Auto-estima "do" brasileiro

BRASÍLIA - Lula aproveita o final do ano para discorrer sobre auto-estima, afeto, família, orgulho nacional e fracassomaníacos. Tudo, em resumo, para falar "ao coração das pessoas". Ou ao voto do eleitor.
Com seus discursos e entrevistas, ele ocupa longos minutos de TV e de rádio e páginas inteiras de jornais. Antecipa, assim, o clima de palanque e propaganda que se espera em 2005, véspera das eleições presidenciais.

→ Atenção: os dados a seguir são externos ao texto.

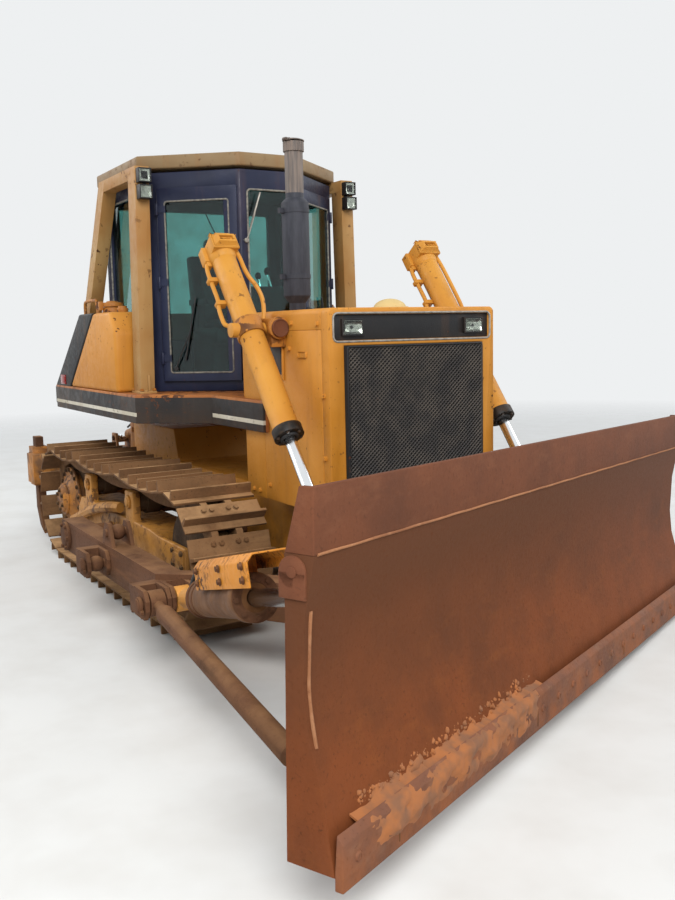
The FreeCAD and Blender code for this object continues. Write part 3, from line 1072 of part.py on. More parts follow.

Note-se sobretudo a campanha pela auto-estima que o ministro Gushiken bolou e está encomendando a agências e publicitários. Como se o problema dos brasileiros não fosse desemprego, miséria, violência e falta de moradia, mas, sim, falta de vocação para ser feliz. Baixa auto-estima.
Italianos, espanhóis, portugueses e franceses, para ficar entre os europeus, acham justamente o contrário: não entendem como é que os brasileiros vivem em poleiros nos grandes centros, pedem esmola nas ruas, vestem-se com molambos e estão sempre sorrindo (sem dentes!). Apesar de tudo, fazem Carnaval, rebolam, são bonitos, sensuais e cheios de lero-lero.
Lá, na Europa, eles acham que o brasileiro é um pobre feliz. Aqui, o presidente vê o brasileiro como um sortudo que só reclama do lado ruim das coisas. Questão de ótica. Uma é do turista. A outra é do candidato.
Se alguém chega ao fim de 2004 com boas razões para estar com a auto-estima lá em cima, não é o zé-povinho, mas, sim, o próprio Lula. Passou o ano apanhando por causa da política econômica e da má gerência na área social, perdeu colaboradores importantes e simbólicos, levou um tranco no segundo turno das eleições municipais. Mas sua aprovação cresceu dez pontos em quatro meses e bate em 45% segundo o Datafolha.
A economia dá bons sinais, o presidente vai bem e o candidato à reeleição parece ótimo. Com uma freada nos juros e uma campanha maciça de afeto, amor, orgulho e felicidade, Lula entra 2005 com tudo. As condições do brasileiro podem não estar lá essas coisas, mas a auto-estima do presidente está uma maravilha.